- [Stored records]:
★ ★ ★
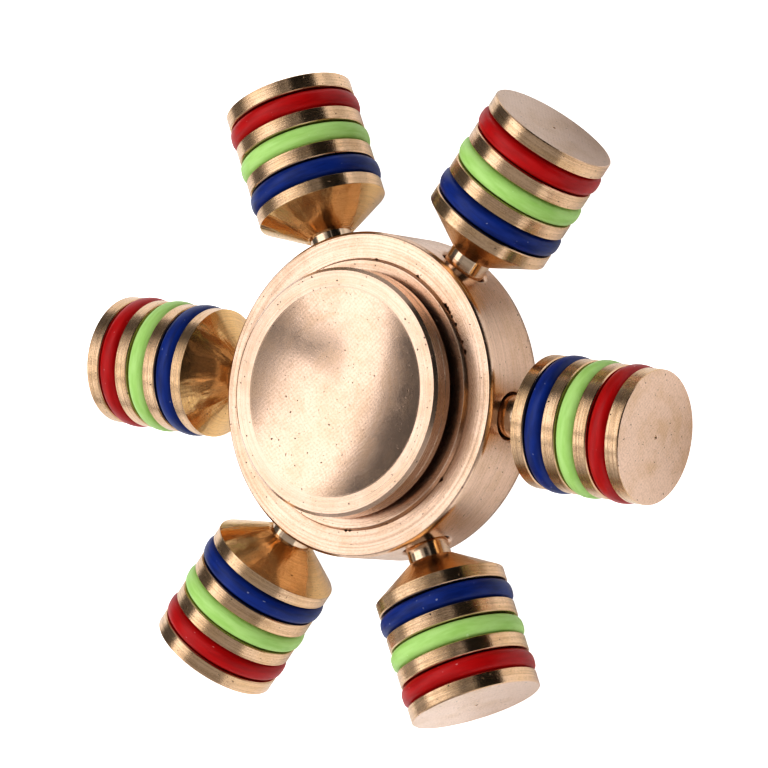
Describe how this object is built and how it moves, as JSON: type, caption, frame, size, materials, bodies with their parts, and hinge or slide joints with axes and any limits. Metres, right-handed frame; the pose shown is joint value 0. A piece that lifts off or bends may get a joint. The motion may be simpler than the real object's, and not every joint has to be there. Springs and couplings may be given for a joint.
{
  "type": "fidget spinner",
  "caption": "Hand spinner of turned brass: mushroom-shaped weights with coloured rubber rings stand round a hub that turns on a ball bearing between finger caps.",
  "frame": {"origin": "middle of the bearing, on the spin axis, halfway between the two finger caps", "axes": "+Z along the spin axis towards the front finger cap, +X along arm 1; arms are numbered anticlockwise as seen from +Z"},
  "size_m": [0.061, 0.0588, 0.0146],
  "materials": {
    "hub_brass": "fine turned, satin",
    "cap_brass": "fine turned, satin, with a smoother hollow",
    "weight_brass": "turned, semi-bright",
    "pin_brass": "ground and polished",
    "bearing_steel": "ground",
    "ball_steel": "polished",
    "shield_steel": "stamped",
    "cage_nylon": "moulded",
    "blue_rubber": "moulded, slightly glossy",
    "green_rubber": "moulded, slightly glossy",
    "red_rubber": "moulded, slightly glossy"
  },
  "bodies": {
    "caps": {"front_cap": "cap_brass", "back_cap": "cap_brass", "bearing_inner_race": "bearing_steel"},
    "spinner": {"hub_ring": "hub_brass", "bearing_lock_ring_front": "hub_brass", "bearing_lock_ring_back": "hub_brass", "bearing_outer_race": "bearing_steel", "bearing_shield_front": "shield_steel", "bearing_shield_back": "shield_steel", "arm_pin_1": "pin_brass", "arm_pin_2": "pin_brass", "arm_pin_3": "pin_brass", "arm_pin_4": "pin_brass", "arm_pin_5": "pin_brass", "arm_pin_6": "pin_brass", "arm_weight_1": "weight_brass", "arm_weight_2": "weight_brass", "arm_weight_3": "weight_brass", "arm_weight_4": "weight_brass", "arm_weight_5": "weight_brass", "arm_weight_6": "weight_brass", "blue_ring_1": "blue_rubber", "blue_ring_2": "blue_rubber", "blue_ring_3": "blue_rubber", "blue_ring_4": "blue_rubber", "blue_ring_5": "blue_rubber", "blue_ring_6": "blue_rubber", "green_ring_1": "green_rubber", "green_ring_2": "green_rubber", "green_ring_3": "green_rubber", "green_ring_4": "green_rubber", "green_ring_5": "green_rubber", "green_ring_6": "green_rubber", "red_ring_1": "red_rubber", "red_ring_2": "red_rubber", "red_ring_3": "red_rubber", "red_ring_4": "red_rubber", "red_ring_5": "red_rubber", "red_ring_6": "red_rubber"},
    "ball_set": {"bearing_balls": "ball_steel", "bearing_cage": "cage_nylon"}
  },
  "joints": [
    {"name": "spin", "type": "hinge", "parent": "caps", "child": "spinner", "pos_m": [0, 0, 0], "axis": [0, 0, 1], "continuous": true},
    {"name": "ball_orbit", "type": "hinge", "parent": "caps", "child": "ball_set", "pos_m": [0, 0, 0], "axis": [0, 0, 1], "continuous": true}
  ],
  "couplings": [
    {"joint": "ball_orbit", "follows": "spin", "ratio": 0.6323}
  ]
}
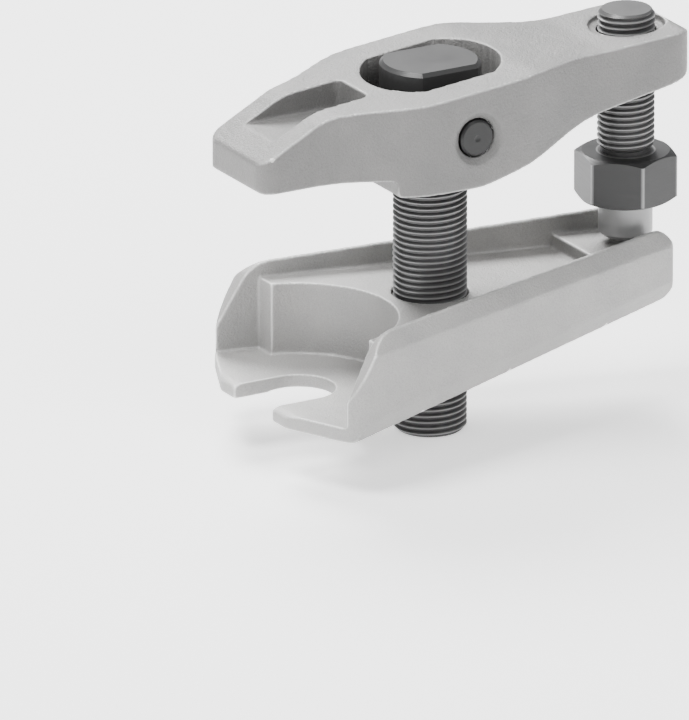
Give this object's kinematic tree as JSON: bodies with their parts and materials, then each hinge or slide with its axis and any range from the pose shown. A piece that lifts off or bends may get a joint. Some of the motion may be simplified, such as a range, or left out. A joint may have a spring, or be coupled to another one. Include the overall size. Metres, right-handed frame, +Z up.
★ ★ ★
- [Task details]: All entries shown above should be printed again exactly.

- [Answer in full]:
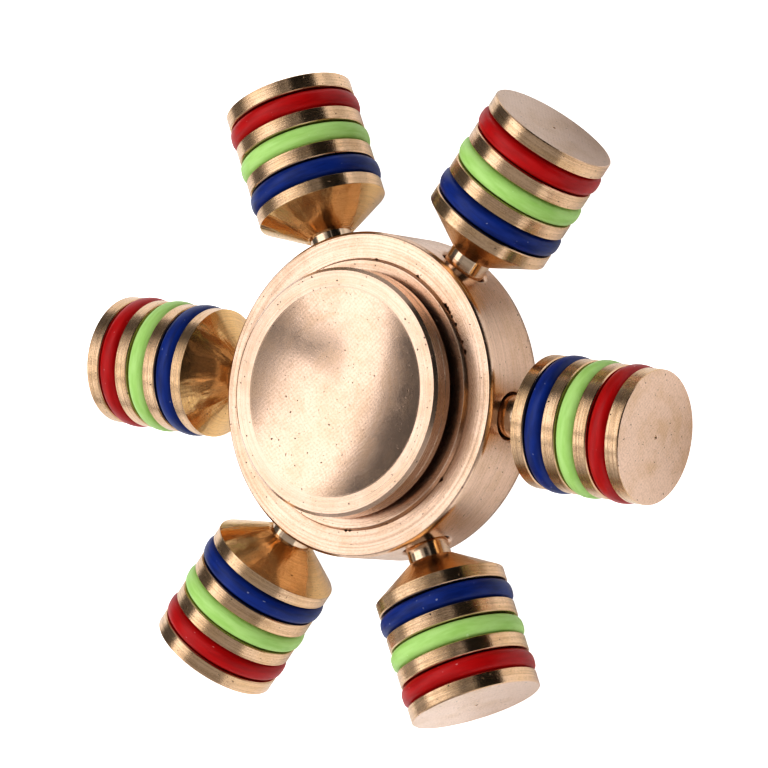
Describe how this object is built and how it moves, as JSON: type, caption, frame, size, materials, bodies with their parts, and hinge or slide joints with axes and any limits. Metres, right-handed frame; the pose shown is joint value 0. A piece that lifts off or bends may get a joint. The motion may be simpler than the real object's, and not every joint has to be there. Springs and couplings may be given for a joint.
{
  "type": "fidget spinner",
  "caption": "Hand spinner of turned brass: mushroom-shaped weights with coloured rubber rings stand round a hub that turns on a ball bearing between finger caps.",
  "frame": {"origin": "middle of the bearing, on the spin axis, halfway between the two finger caps", "axes": "+Z along the spin axis towards the front finger cap, +X along arm 1; arms are numbered anticlockwise as seen from +Z"},
  "size_m": [0.061, 0.0588, 0.0146],
  "materials": {
    "hub_brass": "fine turned, satin",
    "cap_brass": "fine turned, satin, with a smoother hollow",
    "weight_brass": "turned, semi-bright",
    "pin_brass": "ground and polished",
    "bearing_steel": "ground",
    "ball_steel": "polished",
    "shield_steel": "stamped",
    "cage_nylon": "moulded",
    "blue_rubber": "moulded, slightly glossy",
    "green_rubber": "moulded, slightly glossy",
    "red_rubber": "moulded, slightly glossy"
  },
  "bodies": {
    "caps": {"front_cap": "cap_brass", "back_cap": "cap_brass", "bearing_inner_race": "bearing_steel"},
    "spinner": {"hub_ring": "hub_brass", "bearing_lock_ring_front": "hub_brass", "bearing_lock_ring_back": "hub_brass", "bearing_outer_race": "bearing_steel", "bearing_shield_front": "shield_steel", "bearing_shield_back": "shield_steel", "arm_pin_1": "pin_brass", "arm_pin_2": "pin_brass", "arm_pin_3": "pin_brass", "arm_pin_4": "pin_brass", "arm_pin_5": "pin_brass", "arm_pin_6": "pin_brass", "arm_weight_1": "weight_brass", "arm_weight_2": "weight_brass", "arm_weight_3": "weight_brass", "arm_weight_4": "weight_brass", "arm_weight_5": "weight_brass", "arm_weight_6": "weight_brass", "blue_ring_1": "blue_rubber", "blue_ring_2": "blue_rubber", "blue_ring_3": "blue_rubber", "blue_ring_4": "blue_rubber", "blue_ring_5": "blue_rubber", "blue_ring_6": "blue_rubber", "green_ring_1": "green_rubber", "green_ring_2": "green_rubber", "green_ring_3": "green_rubber", "green_ring_4": "green_rubber", "green_ring_5": "green_rubber", "green_ring_6": "green_rubber", "red_ring_1": "red_rubber", "red_ring_2": "red_rubber", "red_ring_3": "red_rubber", "red_ring_4": "red_rubber", "red_ring_5": "red_rubber", "red_ring_6": "red_rubber"},
    "ball_set": {"bearing_balls": "ball_steel", "bearing_cage": "cage_nylon"}
  },
  "joints": [
    {"name": "spin", "type": "hinge", "parent": "caps", "child": "spinner", "pos_m": [0, 0, 0], "axis": [0, 0, 1], "continuous": true},
    {"name": "ball_orbit", "type": "hinge", "parent": "caps", "child": "ball_set", "pos_m": [0, 0, 0], "axis": [0, 0, 1], "continuous": true}
  ],
  "couplings": [
    {"joint": "ball_orbit", "follows": "spin", "ratio": 0.6323}
  ]
}
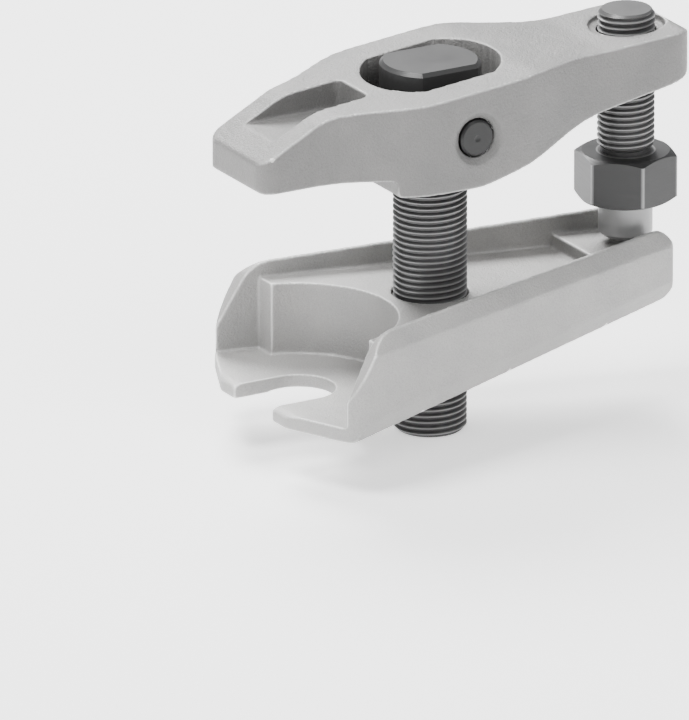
Give this object's kinematic tree as JSON: bodies with their parts and materials, then each hinge or slide with its axis and any range from the pose shown. A piece that lifts off or bends may get a joint. Some of the motion may be simplified, such as a range, or left out. A joint may have a spring, or be coupled to another one. Include the overall size. Metres, right-handed frame, +Z up.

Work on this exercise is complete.